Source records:
↓

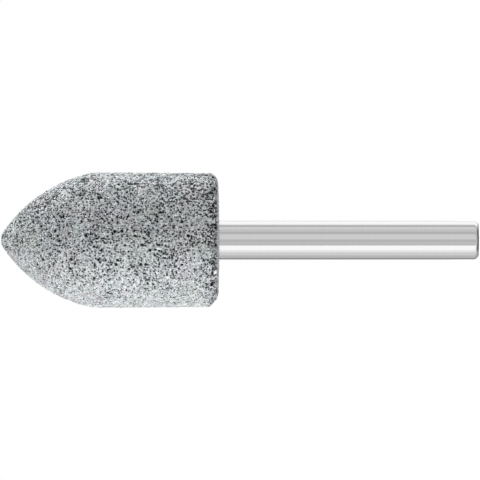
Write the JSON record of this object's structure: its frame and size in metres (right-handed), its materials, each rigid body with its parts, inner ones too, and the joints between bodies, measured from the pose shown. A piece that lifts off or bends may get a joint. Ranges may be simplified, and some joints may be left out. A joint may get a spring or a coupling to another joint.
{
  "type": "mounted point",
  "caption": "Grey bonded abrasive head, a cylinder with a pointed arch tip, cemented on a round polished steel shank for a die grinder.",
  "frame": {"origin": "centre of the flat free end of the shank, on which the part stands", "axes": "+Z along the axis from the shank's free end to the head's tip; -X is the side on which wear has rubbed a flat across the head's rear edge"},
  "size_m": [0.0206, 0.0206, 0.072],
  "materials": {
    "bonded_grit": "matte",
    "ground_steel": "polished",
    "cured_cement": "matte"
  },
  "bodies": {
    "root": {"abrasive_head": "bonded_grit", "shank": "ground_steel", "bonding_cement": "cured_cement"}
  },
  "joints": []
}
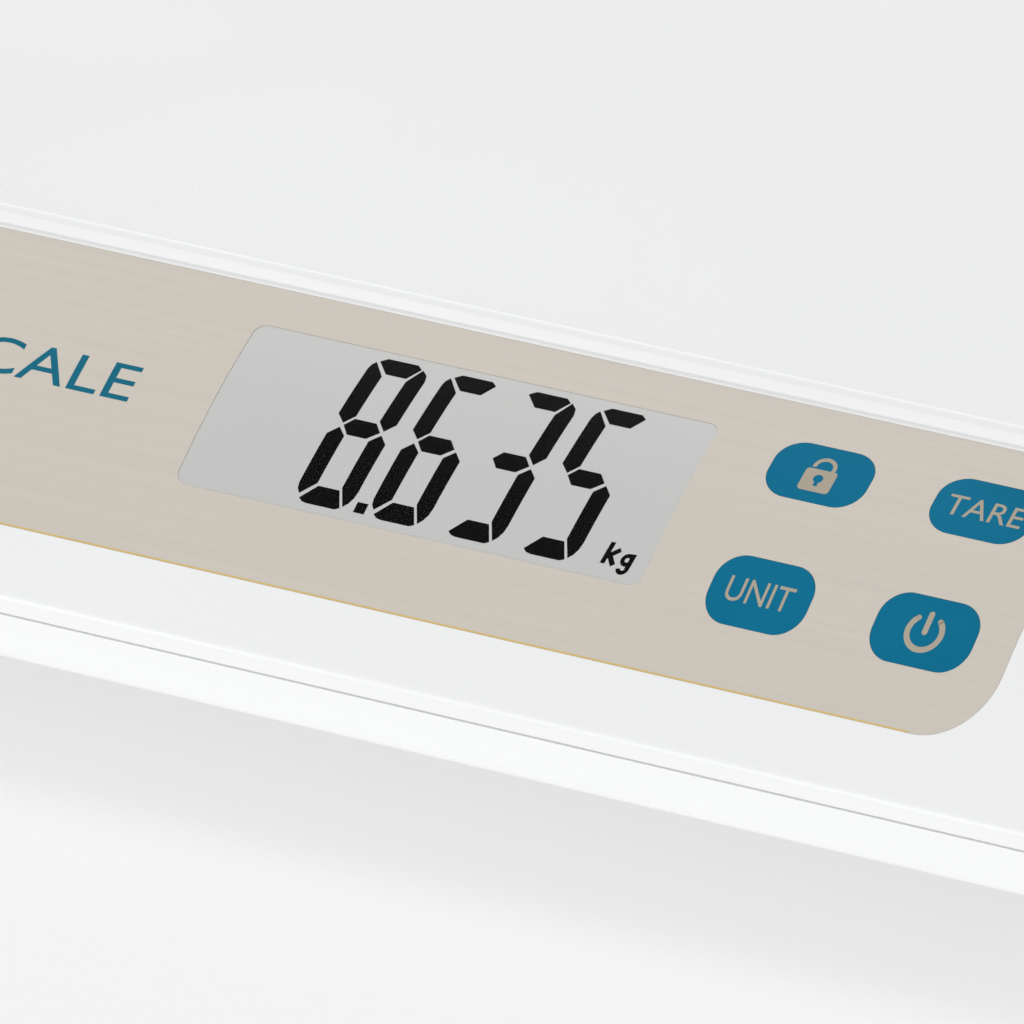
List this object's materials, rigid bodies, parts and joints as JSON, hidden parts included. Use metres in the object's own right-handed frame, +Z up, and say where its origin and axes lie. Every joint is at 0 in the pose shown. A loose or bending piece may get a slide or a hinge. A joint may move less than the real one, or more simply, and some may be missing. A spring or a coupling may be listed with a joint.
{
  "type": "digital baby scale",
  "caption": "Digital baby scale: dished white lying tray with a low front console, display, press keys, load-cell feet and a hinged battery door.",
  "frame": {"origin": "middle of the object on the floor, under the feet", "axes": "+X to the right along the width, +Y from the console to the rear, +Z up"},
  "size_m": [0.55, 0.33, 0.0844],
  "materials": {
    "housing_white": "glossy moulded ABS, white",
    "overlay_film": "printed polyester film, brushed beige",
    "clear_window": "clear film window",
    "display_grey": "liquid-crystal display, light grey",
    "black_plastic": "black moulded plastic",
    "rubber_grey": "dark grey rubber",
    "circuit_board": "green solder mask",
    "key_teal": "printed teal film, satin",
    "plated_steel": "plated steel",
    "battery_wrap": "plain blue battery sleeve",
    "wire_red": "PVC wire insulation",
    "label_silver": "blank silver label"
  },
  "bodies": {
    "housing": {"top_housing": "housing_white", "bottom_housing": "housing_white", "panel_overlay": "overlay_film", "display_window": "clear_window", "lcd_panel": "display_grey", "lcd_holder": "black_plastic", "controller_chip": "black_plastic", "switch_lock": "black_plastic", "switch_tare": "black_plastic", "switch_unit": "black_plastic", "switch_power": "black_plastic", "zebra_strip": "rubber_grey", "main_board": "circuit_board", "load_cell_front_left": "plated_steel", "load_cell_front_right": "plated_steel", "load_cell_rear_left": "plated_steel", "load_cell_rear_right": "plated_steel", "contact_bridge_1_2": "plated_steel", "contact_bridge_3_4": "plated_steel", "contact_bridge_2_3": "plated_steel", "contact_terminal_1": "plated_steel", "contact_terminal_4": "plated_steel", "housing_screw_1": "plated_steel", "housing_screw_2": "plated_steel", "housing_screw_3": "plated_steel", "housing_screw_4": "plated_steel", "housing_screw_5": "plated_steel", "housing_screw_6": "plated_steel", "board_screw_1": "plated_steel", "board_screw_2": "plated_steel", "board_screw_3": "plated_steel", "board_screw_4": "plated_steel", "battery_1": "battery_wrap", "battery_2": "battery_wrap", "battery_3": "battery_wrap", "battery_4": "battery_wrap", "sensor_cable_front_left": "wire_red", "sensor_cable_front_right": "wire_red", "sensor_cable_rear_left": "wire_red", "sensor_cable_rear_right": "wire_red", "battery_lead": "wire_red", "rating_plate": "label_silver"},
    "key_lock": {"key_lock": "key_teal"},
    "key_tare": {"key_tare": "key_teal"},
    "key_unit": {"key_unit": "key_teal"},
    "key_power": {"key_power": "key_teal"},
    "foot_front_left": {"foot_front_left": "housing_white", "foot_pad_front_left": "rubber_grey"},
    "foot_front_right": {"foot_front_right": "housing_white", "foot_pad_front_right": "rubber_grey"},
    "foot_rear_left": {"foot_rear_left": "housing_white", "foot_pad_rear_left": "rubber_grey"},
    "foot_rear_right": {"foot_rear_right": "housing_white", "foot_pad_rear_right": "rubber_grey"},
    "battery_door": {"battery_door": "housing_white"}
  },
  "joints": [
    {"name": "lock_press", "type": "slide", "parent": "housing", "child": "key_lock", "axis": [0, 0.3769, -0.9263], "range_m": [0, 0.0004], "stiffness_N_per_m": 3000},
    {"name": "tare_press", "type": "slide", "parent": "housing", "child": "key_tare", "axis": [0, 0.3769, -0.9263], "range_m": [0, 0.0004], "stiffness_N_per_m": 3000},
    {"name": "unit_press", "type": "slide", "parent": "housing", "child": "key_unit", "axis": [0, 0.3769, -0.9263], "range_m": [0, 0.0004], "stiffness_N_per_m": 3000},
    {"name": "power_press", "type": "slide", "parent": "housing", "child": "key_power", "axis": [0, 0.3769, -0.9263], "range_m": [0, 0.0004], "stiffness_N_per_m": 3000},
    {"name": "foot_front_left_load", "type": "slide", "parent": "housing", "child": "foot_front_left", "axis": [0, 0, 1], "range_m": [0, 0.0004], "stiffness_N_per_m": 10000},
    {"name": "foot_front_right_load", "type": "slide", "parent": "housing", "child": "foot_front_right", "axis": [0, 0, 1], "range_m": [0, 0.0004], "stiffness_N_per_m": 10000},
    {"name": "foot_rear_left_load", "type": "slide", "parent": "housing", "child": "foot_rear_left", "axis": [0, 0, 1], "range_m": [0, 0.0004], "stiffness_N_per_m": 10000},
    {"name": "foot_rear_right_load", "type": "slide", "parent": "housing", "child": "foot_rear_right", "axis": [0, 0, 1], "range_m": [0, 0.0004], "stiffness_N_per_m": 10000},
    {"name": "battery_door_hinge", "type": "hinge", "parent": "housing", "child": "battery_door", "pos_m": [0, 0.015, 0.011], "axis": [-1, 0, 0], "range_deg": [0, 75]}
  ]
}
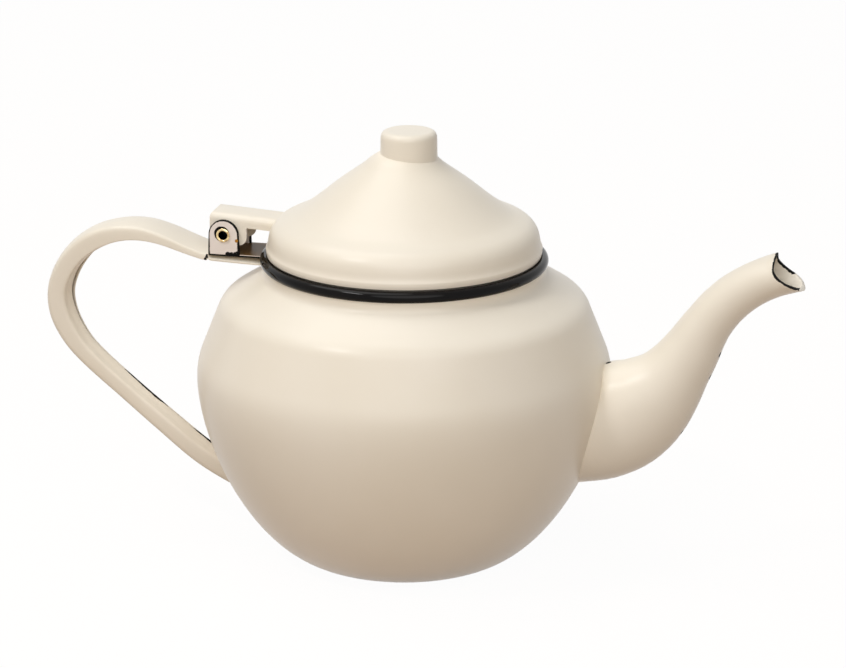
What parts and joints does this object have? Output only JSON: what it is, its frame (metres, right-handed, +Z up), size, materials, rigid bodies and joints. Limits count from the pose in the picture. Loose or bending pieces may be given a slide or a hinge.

↑

* _GIVEN TASK_
Return all the data above once more, precisely as given.

* _RESPONSE_
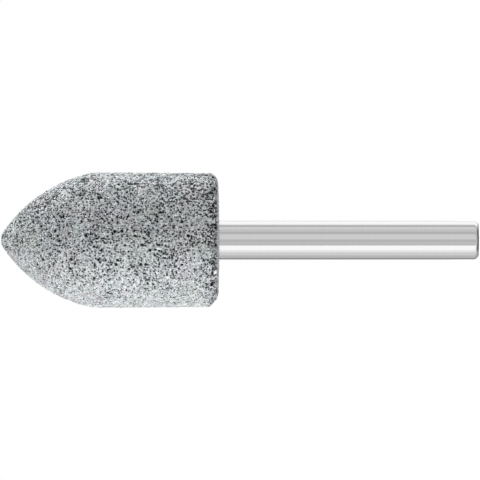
Write the JSON record of this object's structure: its frame and size in metres (right-handed), its materials, each rigid body with its parts, inner ones too, and the joints between bodies, measured from the pose shown. A piece that lifts off or bends may get a joint. Ranges may be simplified, and some joints may be left out. A joint may get a spring or a coupling to another joint.
{
  "type": "mounted point",
  "caption": "Grey bonded abrasive head, a cylinder with a pointed arch tip, cemented on a round polished steel shank for a die grinder.",
  "frame": {"origin": "centre of the flat free end of the shank, on which the part stands", "axes": "+Z along the axis from the shank's free end to the head's tip; -X is the side on which wear has rubbed a flat across the head's rear edge"},
  "size_m": [0.0206, 0.0206, 0.072],
  "materials": {
    "bonded_grit": "matte",
    "ground_steel": "polished",
    "cured_cement": "matte"
  },
  "bodies": {
    "root": {"abrasive_head": "bonded_grit", "shank": "ground_steel", "bonding_cement": "cured_cement"}
  },
  "joints": []
}
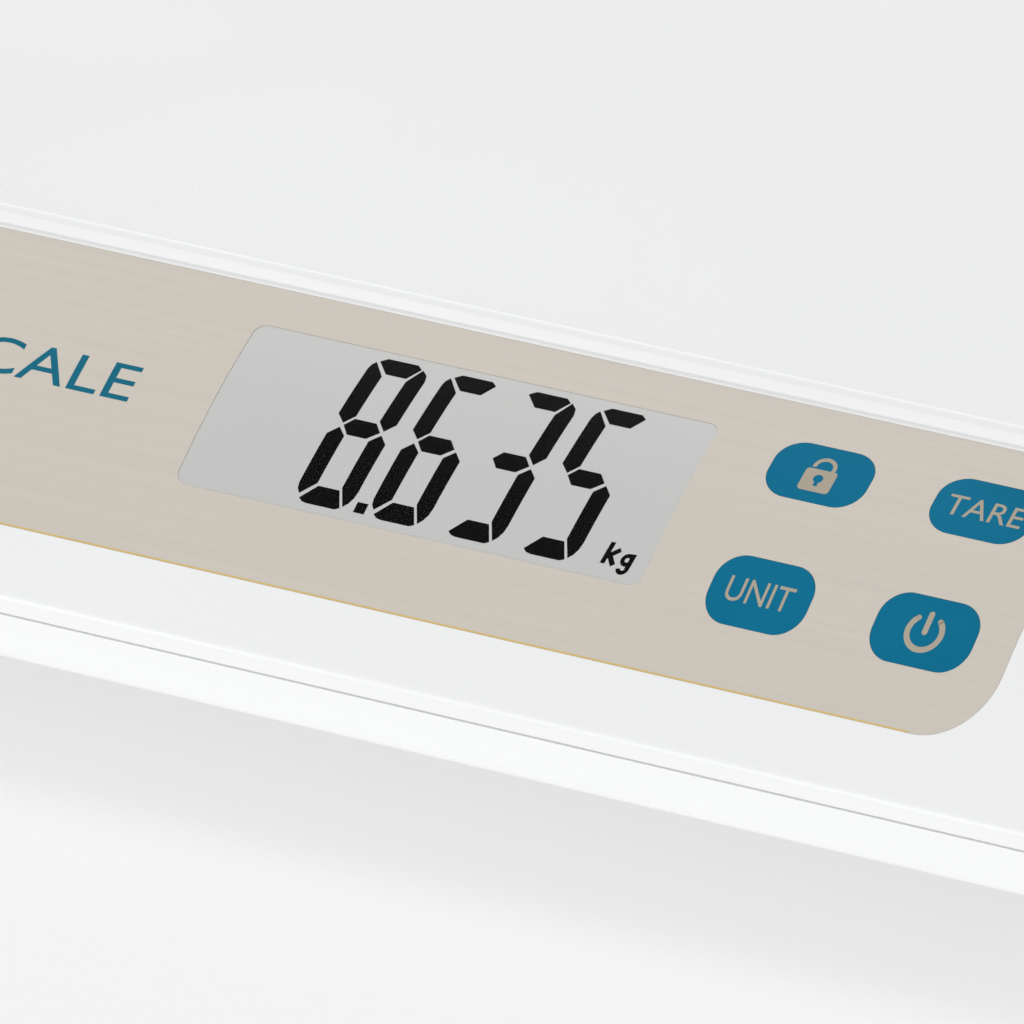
List this object's materials, rigid bodies, parts and joints as JSON, hidden parts included. Use metres in the object's own right-handed frame, +Z up, and say where its origin and axes lie. Every joint is at 0 in the pose shown. A loose or bending piece may get a slide or a hinge. A joint may move less than the real one, or more simply, and some may be missing. A spring or a coupling may be listed with a joint.
{
  "type": "digital baby scale",
  "caption": "Digital baby scale: dished white lying tray with a low front console, display, press keys, load-cell feet and a hinged battery door.",
  "frame": {"origin": "middle of the object on the floor, under the feet", "axes": "+X to the right along the width, +Y from the console to the rear, +Z up"},
  "size_m": [0.55, 0.33, 0.0844],
  "materials": {
    "housing_white": "glossy moulded ABS, white",
    "overlay_film": "printed polyester film, brushed beige",
    "clear_window": "clear film window",
    "display_grey": "liquid-crystal display, light grey",
    "black_plastic": "black moulded plastic",
    "rubber_grey": "dark grey rubber",
    "circuit_board": "green solder mask",
    "key_teal": "printed teal film, satin",
    "plated_steel": "plated steel",
    "battery_wrap": "plain blue battery sleeve",
    "wire_red": "PVC wire insulation",
    "label_silver": "blank silver label"
  },
  "bodies": {
    "housing": {"top_housing": "housing_white", "bottom_housing": "housing_white", "panel_overlay": "overlay_film", "display_window": "clear_window", "lcd_panel": "display_grey", "lcd_holder": "black_plastic", "controller_chip": "black_plastic", "switch_lock": "black_plastic", "switch_tare": "black_plastic", "switch_unit": "black_plastic", "switch_power": "black_plastic", "zebra_strip": "rubber_grey", "main_board": "circuit_board", "load_cell_front_left": "plated_steel", "load_cell_front_right": "plated_steel", "load_cell_rear_left": "plated_steel", "load_cell_rear_right": "plated_steel", "contact_bridge_1_2": "plated_steel", "contact_bridge_3_4": "plated_steel", "contact_bridge_2_3": "plated_steel", "contact_terminal_1": "plated_steel", "contact_terminal_4": "plated_steel", "housing_screw_1": "plated_steel", "housing_screw_2": "plated_steel", "housing_screw_3": "plated_steel", "housing_screw_4": "plated_steel", "housing_screw_5": "plated_steel", "housing_screw_6": "plated_steel", "board_screw_1": "plated_steel", "board_screw_2": "plated_steel", "board_screw_3": "plated_steel", "board_screw_4": "plated_steel", "battery_1": "battery_wrap", "battery_2": "battery_wrap", "battery_3": "battery_wrap", "battery_4": "battery_wrap", "sensor_cable_front_left": "wire_red", "sensor_cable_front_right": "wire_red", "sensor_cable_rear_left": "wire_red", "sensor_cable_rear_right": "wire_red", "battery_lead": "wire_red", "rating_plate": "label_silver"},
    "key_lock": {"key_lock": "key_teal"},
    "key_tare": {"key_tare": "key_teal"},
    "key_unit": {"key_unit": "key_teal"},
    "key_power": {"key_power": "key_teal"},
    "foot_front_left": {"foot_front_left": "housing_white", "foot_pad_front_left": "rubber_grey"},
    "foot_front_right": {"foot_front_right": "housing_white", "foot_pad_front_right": "rubber_grey"},
    "foot_rear_left": {"foot_rear_left": "housing_white", "foot_pad_rear_left": "rubber_grey"},
    "foot_rear_right": {"foot_rear_right": "housing_white", "foot_pad_rear_right": "rubber_grey"},
    "battery_door": {"battery_door": "housing_white"}
  },
  "joints": [
    {"name": "lock_press", "type": "slide", "parent": "housing", "child": "key_lock", "axis": [0, 0.3769, -0.9263], "range_m": [0, 0.0004], "stiffness_N_per_m": 3000},
    {"name": "tare_press", "type": "slide", "parent": "housing", "child": "key_tare", "axis": [0, 0.3769, -0.9263], "range_m": [0, 0.0004], "stiffness_N_per_m": 3000},
    {"name": "unit_press", "type": "slide", "parent": "housing", "child": "key_unit", "axis": [0, 0.3769, -0.9263], "range_m": [0, 0.0004], "stiffness_N_per_m": 3000},
    {"name": "power_press", "type": "slide", "parent": "housing", "child": "key_power", "axis": [0, 0.3769, -0.9263], "range_m": [0, 0.0004], "stiffness_N_per_m": 3000},
    {"name": "foot_front_left_load", "type": "slide", "parent": "housing", "child": "foot_front_left", "axis": [0, 0, 1], "range_m": [0, 0.0004], "stiffness_N_per_m": 10000},
    {"name": "foot_front_right_load", "type": "slide", "parent": "housing", "child": "foot_front_right", "axis": [0, 0, 1], "range_m": [0, 0.0004], "stiffness_N_per_m": 10000},
    {"name": "foot_rear_left_load", "type": "slide", "parent": "housing", "child": "foot_rear_left", "axis": [0, 0, 1], "range_m": [0, 0.0004], "stiffness_N_per_m": 10000},
    {"name": "foot_rear_right_load", "type": "slide", "parent": "housing", "child": "foot_rear_right", "axis": [0, 0, 1], "range_m": [0, 0.0004], "stiffness_N_per_m": 10000},
    {"name": "battery_door_hinge", "type": "hinge", "parent": "housing", "child": "battery_door", "pos_m": [0, 0.015, 0.011], "axis": [-1, 0, 0], "range_deg": [0, 75]}
  ]
}
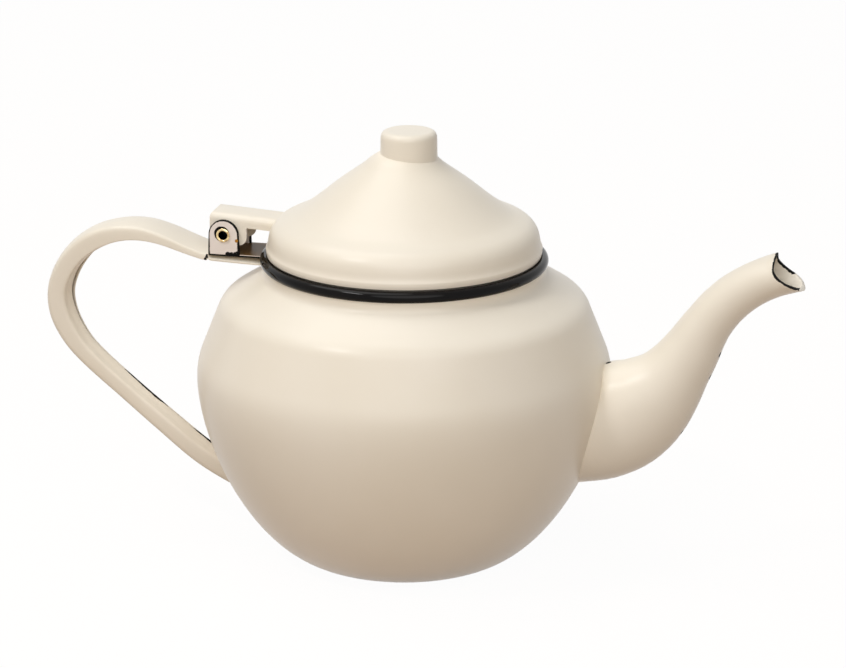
What parts and joints does this object have? Output only JSON: what it is, its frame (metres, right-handed, +Z up), size, materials, rigid bodies and joints. Limits count from the pose in the picture. Loose or bending pieces may be given a slide or a hinge.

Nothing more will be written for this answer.